The chief executive of an North East NHS Trust welcomed the exposure of failings and abuse in the mental health sector
After a series of NHS scandals highlighting abuse and failings within mental health wards, the top brass at a North East NHS trust has welcomed greater scrutiny.
Speaking at a board meeting of the Cumbria, Northumberland, Tyne and Wear NHS Trust (CNTW) just hours after the publication of damning reports showing how counterparts at a neighbouring trust had failed three teenage girls in the lead up to their deaths under NHS care, chief executive James Duncan said it was important to “welcome” issues of abuse being highlighted.
He said media reports such as October’s Panorama documentary highlighting abuse of patients at the Edenfield mental health ward near Manchester – along with further scrutiny of the failings at Tees, Esk and Wear Valleys NHS Trust that led to the deaths of Emily Moore, Nadia Sharif and Christie Harnett – were “a good thing”.
Mr Duncan told the meeting: “I don’t think there’s ever been a time when the type of services we provide have been more in the news. And on that, I think the first thing to say is let’s not see that as a bad thing. Let’s see it as a good thing that issues of abuse and poor care are being brought into the public eye.
“Because if we are honest, the people we support are often a group who often can be most easily forgotten. So because of this we welcome the reports.”
CNTW has – on the orders of NHS England and the North East and North Cumbria Integrated Care Board – produced a report, discussed at the same meeting on Wednesday, setting out the “organisational response to findings identified at Edenfield Ward, Greater Manchester Mental Health NHS Foundation Trust”.
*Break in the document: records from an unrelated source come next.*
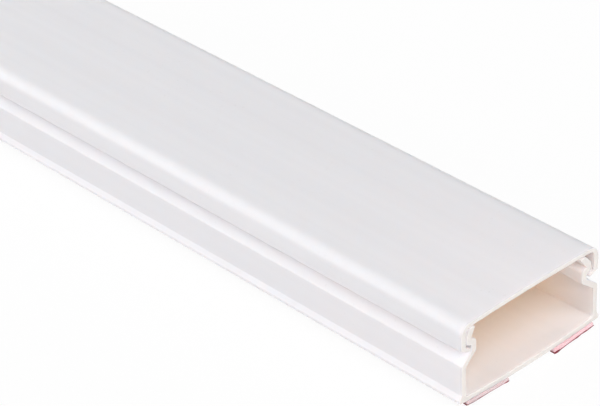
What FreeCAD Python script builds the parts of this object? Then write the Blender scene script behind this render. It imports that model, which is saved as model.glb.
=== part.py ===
"""Snap-cover cable raceway, 40 x 20 mm, cut to a 400 mm length.

The raceway is two rigid PVC extrusions. The base is a tray whose side walls end in a sloping
shoulder, a groove and a latch strip that leans in over the channel. The cover is a slightly crowned
cap, and the lip at the foot of each of its legs sits in the groove below the barb of the latch
strip. The floor of the base is slightly bowed, so that its middle hangs lower than its feet. Two strips
of foam tape run along its underside, each under its release film, and the raceway rests on the inner
edges of the films.

X runs across the raceway, Y along it and Z up. The origin is on the ground that the release films rest
on, at the middle of the footprint. Sizes are in millimetres and degrees. A side of the section is drawn
by how far each corner lies in from the wall's outer face, and how high above the lowest point of the
base.
"""
import FreeCAD, Part
import os
from types import SimpleNamespace
import Sketcher

SIZES = [
    ("stock_length", 400.0, "length of the base, the cover and the tape"),
    ("base_width", 40.0, "across the side walls of the base"),
    ("side_wall", 1.2, "side walls and shoulders of the base"),
    ("floor_plate", 1.2, "floor of the base"),
    ("floor_bow", 0.85, "how much higher the feet are than the middle of the floor"),
    ("foot_flare", 0.65, "how far the foot stands out from the wall"),
    ("foot_rise", 2.75, "height at which the foot runs into the wall"),
    ("foot_edge", 0.7, "upright edge of the foot"),
    ("shoulder_height", 9.6, "height at which the wall turns in"),
    ("shoulder_rise", 2.6, "from there up to the groove"),
    ("left_groove", 2.75, "left groove, in from the wall's outer face"),
    ("right_groove", 3.35, "right groove, whose latch strip is sprung further in"),
    ("latch_wall", 1.4, "latch strips, from the groove to the rim"),
    ("left_barb", 1.4, "left barb, in from the wall's outer face"),
    ("right_barb", 2.1, "right barb, in from the wall's outer face"),
    ("barb_hook", 0.5, "how far the barb's tip stands above its root"),
    ("waist_land", 0.3, "upright stretch of the strip inside, level with the barb"),
    ("strip_rise", 3.7, "from the barb's tip up to the rim"),
    ("left_lean", 24.0, "lean of the left latch strip from upright"),
    ("right_lean", 40.0, "lean of the right latch strip from upright"),
    ("rim_gap", 0.25, "between the rim of the latch strips and the cover"),
    ("cover_overhang", 0.1, "how far the cover stands out from each wall"),
    ("cover_wall", 0.95, "top of the cover"),
    ("cover_crown", 0.4, "how much higher the cover is at its middle"),
    ("leg_wall", 1.3, "legs of the cover"),
    ("lip_wall", 0.75, "upright thickness of the lip"),
    ("lip_drop", 1.0, "how far the lip's tip hangs below the leg"),
    ("lip_clearance", 0.2, "between the lip's tip and the left groove"),
    ("lip_gap", 0.1, "between the lip's tip and the foot of the groove"),
    ("latch_play", 0.65, "between the lip and the barb above it"),
    ("corner_round", 2.5, "outer rounding of the cover's long edges"),
    ("corner_hollow", 1.2, "inner rounding of the cover's long edges"),
    ("leg_round", 0.6, "rounding of the lower corner of the legs"),
    ("lip_round", 0.2, "rounding of the lip"),
    ("shoulder_round", 0.5, "rounding where the wall turns in"),
    ("bulge_round", 1.0, "rounding of the latch strip inside the channel"),
    ("hollow_round", 0.35, "rounding of the base's hollow corners"),
    ("rim_round", 0.3, "rounding of the rim and the barb"),
    ("foot_round", 0.3, "rounding of the foot"),
    ("tape_width", 12.0, "strips of foam tape"),
    ("tape_thickness", 0.75, "strips of foam tape, at their long edges"),
    ("tape_inset", 1.35, "tapes, in from the wall's outer face"),
    ("film_thickness", 0.1, "release films"),
    ("film_margin", 0.1, "how far the film stands out from its tape, each side"),
]
size = SimpleNamespace(**{name: f"Sizes.{name}" for name, value, meaning in SIZES})
MATCH = 1e-3


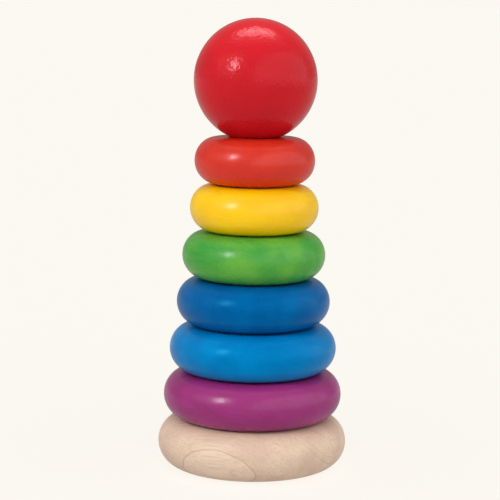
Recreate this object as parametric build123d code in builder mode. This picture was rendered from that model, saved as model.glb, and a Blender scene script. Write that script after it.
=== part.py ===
from build123d import *

import os
from math import radians, tan

# Stacking ring toy, turned from solid wood.
#
# A round base holds a glued-in upright post. Six loose rings of falling diameter drop over the
# post, and a ball with a blind bore caps it. Every piece is a body of revolution about the
# post's axis. Sizes are in millimetres, +Z is up, and the origin is the centre of the base's
# underside.

# Base
base_diameter = 90.0
base_height = 23.2
base_side_depth = 10.7  # how far in from its widest point the rounded side reaches

# Rings, from the bottom of the stack to the top
ring_diameters = {
    "purple_ring": 85.0,
    "light_blue_ring": 79.5,
    "dark_blue_ring": 73.0,
    "green_ring": 68.0,
    "yellow_ring": 61.0,
    "orange_ring": 57.0,
}
ring_thickness = 22.4
ring_side_depth = 10.2
ring_bore_clearance = 1.0  # radial gap to the post
ring_bore_rim_radius = 2.0

# Ball
ball_diameter = 58.2
ball_seat_width = 3.3  # how far the flat that it rests on reaches out from its bore
ball_bore_clearance = 0.75  # radial gap to the post
ball_bore_rim_radius = 1.2
ball_tip_clearance = 1.5  # gap between the post's tip and the end of the bore's straight wall
ball_drill_point_angle = 118.0  # full angle of the cone that the drill leaves at the bore's end

# Post
post_diameter = 16.0
post_reach_into_ball = 24.0
post_tip_rounding = 6.0
post_socket_depth = 14.0  # how deep the post is glued into the base
post_foot_chamfer = 1.0

post_radius = post_diameter / 2
post_foot = base_height - post_socket_depth
stack_top = base_height + ring_thickness * len(ring_diameters)
post_tip = stack_top + post_reach_into_ball


def disc_section(radius, side_depth, bottom, height, bore_radius):
    """Half section of a flat disc, from its bore out to a side that is half an ellipse."""
    side_centre = (radius - side_depth, bottom + height / 2)
    with BuildSketch(Plane.XZ) as section:
        with BuildLine():
            side = EllipticalCenterArc(side_centre, side_depth, height / 2, start_angle=-90, arc_size=180)
            Polyline(side @ 0, (bore_radius, bottom), (bore_radius, bottom + height), side @ 1)
        make_face()
    return section.sketch


def make_base():
    """Disc with a blind socket for the post in its top."""
    with BuildPart() as base:
        add(disc_section(base_diameter / 2, base_side_depth, bottom=0, height=base_height, bore_radius=0))
        revolve(axis=Axis.Z)
        with Locations((0, 0, base_height)):
            Hole(post_radius, depth=post_socket_depth)
    return base


def make_post():
    """Dowel that stands on the socket's floor, chamfered at its foot and rounded at its tip."""
    with BuildPart() as post:
        with BuildSketch(Plane.XY.offset(post_foot)):
            Circle(post_radius)
        extrude(amount=post_tip - post_foot)
        fillet(post.edges().group_by(Axis.Z)[-1], post_tip_rounding)
        chamfer(post.edges().group_by(Axis.Z)[0], post_foot_chamfer)
    return post


def make_ring(diameter, seat):
    """Loose ring with softened bore rims, lying on its flat underside at height seat."""
    bore_radius = post_radius + ring_bore_clearance
    with BuildPart() as ring:
        add(disc_section(diameter / 2, ring_side_depth, seat, ring_thickness, bore_radius))
        revolve(axis=Axis.Z)
        bore_rims = ring.edges().filter_by(GeomType.CIRCLE).sort_by(SortBy.RADIUS)[:2]
        fillet(bore_rims, ring_bore_rim_radius)
    return ring


def make_ball():
    """Ball cut flat where it rests on the top ring, with a drilled blind bore for the post."""
    radius = ball_diameter / 2
    bore_radius = post_radius + ball_bore_clearance
    bore_end = post_tip + ball_tip_clearance
    drill_point = bore_end + bore_radius / tan(radians(ball_drill_point_angle / 2))
    seat_radius = bore_radius + ball_seat_width
    centre = stack_top + (radius**2 - seat_radius**2) ** 0.5
    with BuildPart() as ball:
        with BuildSketch(Plane.XZ):
            with BuildLine():
                outside = ThreePointArc((seat_radius, stack_top), (radius, centre), (0, centre + radius))
                Polyline(
                    outside @ 1,
                    (0, drill_point),
                    (bore_radius, bore_end),
                    (bore_radius, stack_top),
                    outside @ 0,
                )
            make_face()
        revolve(axis=Axis.Z)
        bore_mouth = ball.edges().group_by(Axis.Z)[0].sort_by(SortBy.RADIUS)[0]
        fillet(bore_mouth, ball_bore_rim_radius)
    return ball


pieces = {"base": make_base(), "post": make_post()}
for level, (ring_name, ring_diameter) in enumerate(ring_diameters.items()):
    pieces[ring_name] = make_ring(ring_diameter, seat=base_height + level * ring_thickness)
pieces["ball"] = make_ball()

os.makedirs("parts", exist_ok=True)
for node_name, piece in pieces.items():
    piece.part.label = node_name
    export_step(piece.part, f"parts/{node_name}.step")
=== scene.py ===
from math import acos, cos, degrees, pi, radians, sin, tan, tau

import bmesh
import bpy
from mathutils import Matrix, Vector, noise


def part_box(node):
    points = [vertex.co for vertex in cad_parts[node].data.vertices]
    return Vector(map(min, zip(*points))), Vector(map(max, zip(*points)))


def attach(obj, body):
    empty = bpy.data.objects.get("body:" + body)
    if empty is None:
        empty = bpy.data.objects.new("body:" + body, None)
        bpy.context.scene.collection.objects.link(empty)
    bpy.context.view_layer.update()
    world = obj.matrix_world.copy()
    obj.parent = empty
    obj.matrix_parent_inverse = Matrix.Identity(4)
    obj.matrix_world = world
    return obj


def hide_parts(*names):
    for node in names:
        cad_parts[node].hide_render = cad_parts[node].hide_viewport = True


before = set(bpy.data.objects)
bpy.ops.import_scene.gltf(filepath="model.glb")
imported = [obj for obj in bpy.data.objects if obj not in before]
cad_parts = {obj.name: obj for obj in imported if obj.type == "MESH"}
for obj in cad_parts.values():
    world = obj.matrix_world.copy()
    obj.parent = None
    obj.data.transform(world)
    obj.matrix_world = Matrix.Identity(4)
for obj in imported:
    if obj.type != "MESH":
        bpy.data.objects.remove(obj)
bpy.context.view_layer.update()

# Looks of a stacking ring toy: a base and post of pale wood, six stained rings and a red ball.
# Lengths are in metres. Each piece is turned about the Z axis, as on a lathe, and stands for the
# CAD node of the same name, at that node's size and place.

MM = 0.001

# Shape details that the CAD nodes' boxes don't give
BASE_SIDE_DEPTH = 10.7 * MM
BASE_SOCKET_CHAMFER = 0.4 * MM
RING_SIDE_DEPTH = 10.2 * MM
FLAT_FALL = 0.2 * MM  # how far a ring's flats, and the base's top, fall away to their edge
RING_BORE_RADIUS = 9.0 * MM
RING_RIM_ROUNDING = 2.0 * MM
BALL_BORE_RADIUS = 8.75 * MM
BALL_BORE_DEPTH = 25.5 * MM
BALL_DRILL_POINT = 5.26 * MM
BALL_RIM_ROUNDING = 1.2 * MM
BALL_SEAT_RADIUS = 12.05 * MM
BALL_SEAT_EDGE = 0.4 * MM  # how far sanding softens the edge of the flat that the ball rests on
POST_TIP_ROUNDING = 6.0 * MM
POST_FOOT_CHAMFER = 1.0 * MM
UNEVENNESS = 0.05 * MM  # how far sanding by hand leaves a side off a true circle
UNEVENNESS_LENGTH = 20 * MM  # distance over which that changes

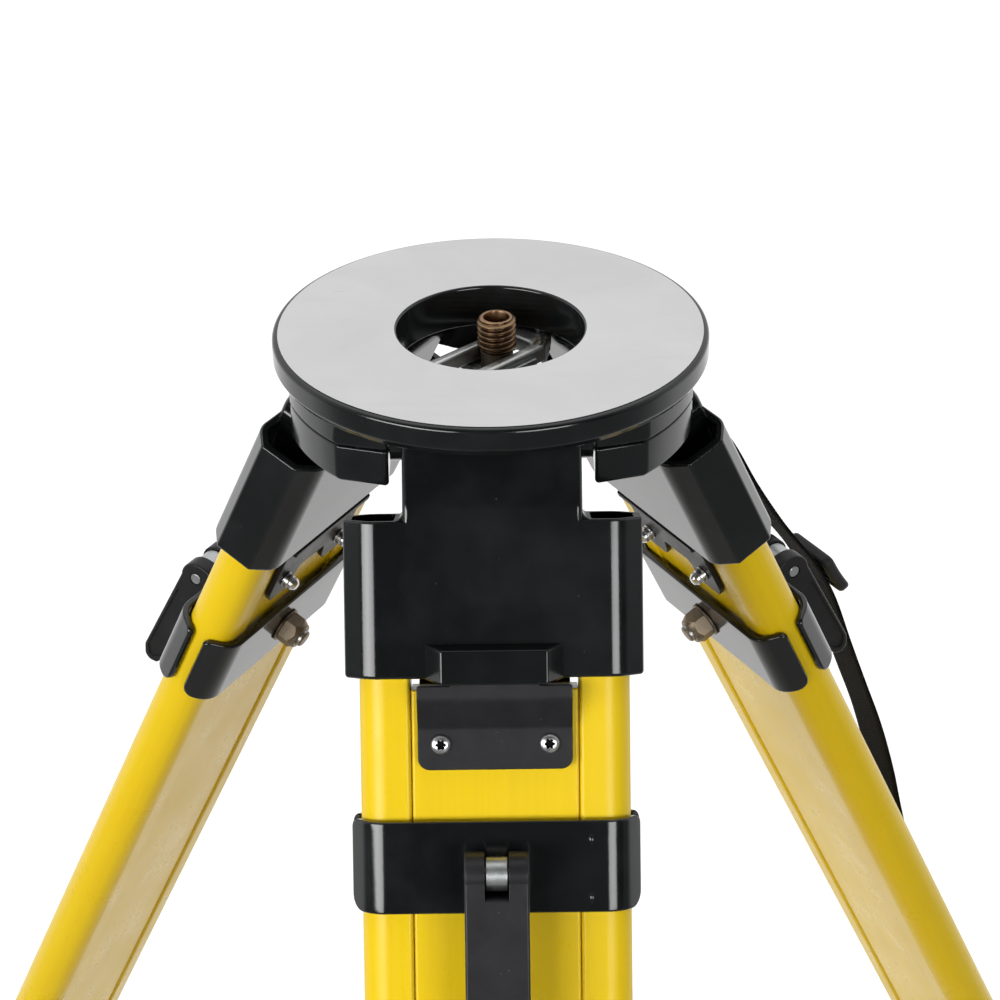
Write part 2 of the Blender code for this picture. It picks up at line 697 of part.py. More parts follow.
# ================================================================ carrying strap on the right leg
def smooth_path(points, per_span):
    """Catmull-Rom curve through the route's own points."""
    out = []
    pts = [Vector(p) for p in points]
    pts = [2 * pts[0] - pts[1]] + pts + [2 * pts[-1] - pts[-2]]
    for a, b, c, d in zip(pts, pts[1:], pts[2:], pts[3:]):
        for k in range(per_span):
            t = k / per_span
            out.append(
                0.5 * ((2 * b) + (c - a) * t + (2 * a - 5 * b + 4 * c - d) * t * t + (3 * b - 3 * c + d - a) * t**3)
            )
    out.append(pts[-2])
    return out


def strap_frames(per_span):
    route = smooth_path(STRAP_PATH, per_span)
    frames = []
    for i, here in enumerate(route):
        ahead = route[min(i + 1, len(route) - 1)]
        behind = route[max(i - 1, 0)]
        run = (ahead - behind).normalized()
        normal = Vector((-run.y, run.x))  # (station, outward) turned a quarter, pointing outward
        frames.append((here, run, normal))
    return frames


right_hinge = bpy.data.objects["right_leg_hinge"]
sections = []
for here, run, normal in strap_frames(2):
    ring = []
    for dx, dn in ((-STRAP_HALF, -1), (STRAP_HALF, -1), (STRAP_HALF, 1), (-STRAP_HALF, 1)):
        point = here + normal * (dn * STRAP_T / 2)
        ring.append((STRAP_X + dx, point.y, z_at(point.x)))
    sections.append(ring)
strap = make("carry_strap", loft(sections), "webbing", right_hinge)

# ladder buckle: a sleeve around the webbing
BUCKLE_S = (203.0, 239.0)
sleeve = []
for scale_x, low, high in ((15.3, -4.6, 6.0),):
    for station in BUCKLE_S:
        near = min(strap_frames(6), key=lambda f: abs(f[0].x - station))
        sleeve.append(
            [
                (STRAP_X + dx, (near[0] + near[2] * dn).y, z_at(station))
                for dx, dn in ((-scale_x, low), (scale_x, low), (scale_x, high), (-scale_x, high))
            ]
        )
buckle = make("strap_buckle", loft(sleeve), "satin_black", right_hinge, smooth=False)
tunnel = []
for station in (196.0, 203.0, 212.0, 221.0, 230.0, 239.0, 246.0):
    near = min(strap_frames(6), key=lambda f: abs(f[0].x - station))
    tunnel.append(
        [
            (STRAP_X + dx, (near[0] + near[2] * dn).y, z_at(station))
            for dx, dn in ((-12.9, -2.0), (12.9, -2.0), (12.9, 2.0), (-12.9, 2.0))
        ]
    )
cut(buckle, loft(tunnel), "tunnel")

# ================================================================ stand the tripod on the floor
bpy.context.view_layer.update()
lows, highs = [math.inf] * 3, [-math.inf] * 3
for obj in bpy.data.objects:
    if obj.type == "MESH" and not obj.hide_render:
        for vertex in obj.data.vertices:
            point = obj.matrix_world @ vertex.co
            for i in range(3):
                lows[i] = min(lows[i], point[i])
                highs[i] = max(highs[i], point[i])
# the foot's step is added by a Boolean, so its helper counts in the outline too
for obj in bpy.data.objects:
    if obj.type == "MESH" and obj.name.startswith("tool_") and obj.name.endswith("_foot_step"):
        for vertex in obj.data.vertices:
            point = obj.matrix_world @ vertex.co
            for i in range(3):
                lows[i] = min(lows[i], point[i])
                highs[i] = max(highs[i], point[i])
root.location = (-(lows[0] + highs[0]) / 2, -(lows[1] + highs[1]) / 2, -lows[2])
bpy.context.view_layer.update()
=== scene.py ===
"""Looks of the surveying tripod: fine meshes, procedural materials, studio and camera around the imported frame."""

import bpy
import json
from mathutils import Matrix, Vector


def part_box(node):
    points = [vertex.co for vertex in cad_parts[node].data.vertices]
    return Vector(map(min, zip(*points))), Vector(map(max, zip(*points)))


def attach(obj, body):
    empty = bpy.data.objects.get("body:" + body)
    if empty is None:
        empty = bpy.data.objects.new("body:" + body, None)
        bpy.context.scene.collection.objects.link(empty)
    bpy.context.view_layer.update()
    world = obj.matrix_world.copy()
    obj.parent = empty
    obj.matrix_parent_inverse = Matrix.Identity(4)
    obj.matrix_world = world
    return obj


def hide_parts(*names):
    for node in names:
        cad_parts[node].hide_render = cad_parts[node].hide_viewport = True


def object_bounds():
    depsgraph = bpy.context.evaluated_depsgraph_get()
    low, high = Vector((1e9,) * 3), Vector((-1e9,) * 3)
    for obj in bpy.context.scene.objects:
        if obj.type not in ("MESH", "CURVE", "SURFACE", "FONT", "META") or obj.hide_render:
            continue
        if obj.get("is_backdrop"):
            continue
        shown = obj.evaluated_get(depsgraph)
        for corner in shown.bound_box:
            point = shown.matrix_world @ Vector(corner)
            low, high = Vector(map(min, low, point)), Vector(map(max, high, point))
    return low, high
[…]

Claire Murdoch, NHS England’s national mental health director has told NHS Trusts to have an “it could happen here” mindset, Mr Duncan said, and to conduct urgent safeguarding reviews.
The report, authored by chief operating officer Ramona Duguid “focussed on where we feel we have areas for further continuous improvement”. These areas, Ms Duguid wrote are around boosting leadership on wards and ensuring patient and carer voices are included in decision making – especially when it comes to long-term segregation and the use of restrictive restraints.
The report also set out “mitigations” in place to prevent risk factors from occurring – and highlighted work already happening including the use of a carer’s charter and “triangle of care” to ensure the involvement of those receiving care and their loved ones in decisions.
It adds that there is “24/7 oversight” and “robust processes in place for support and investigations in relation to maintaining professional standards for medical, nursing, therapies, and allied health professionals”.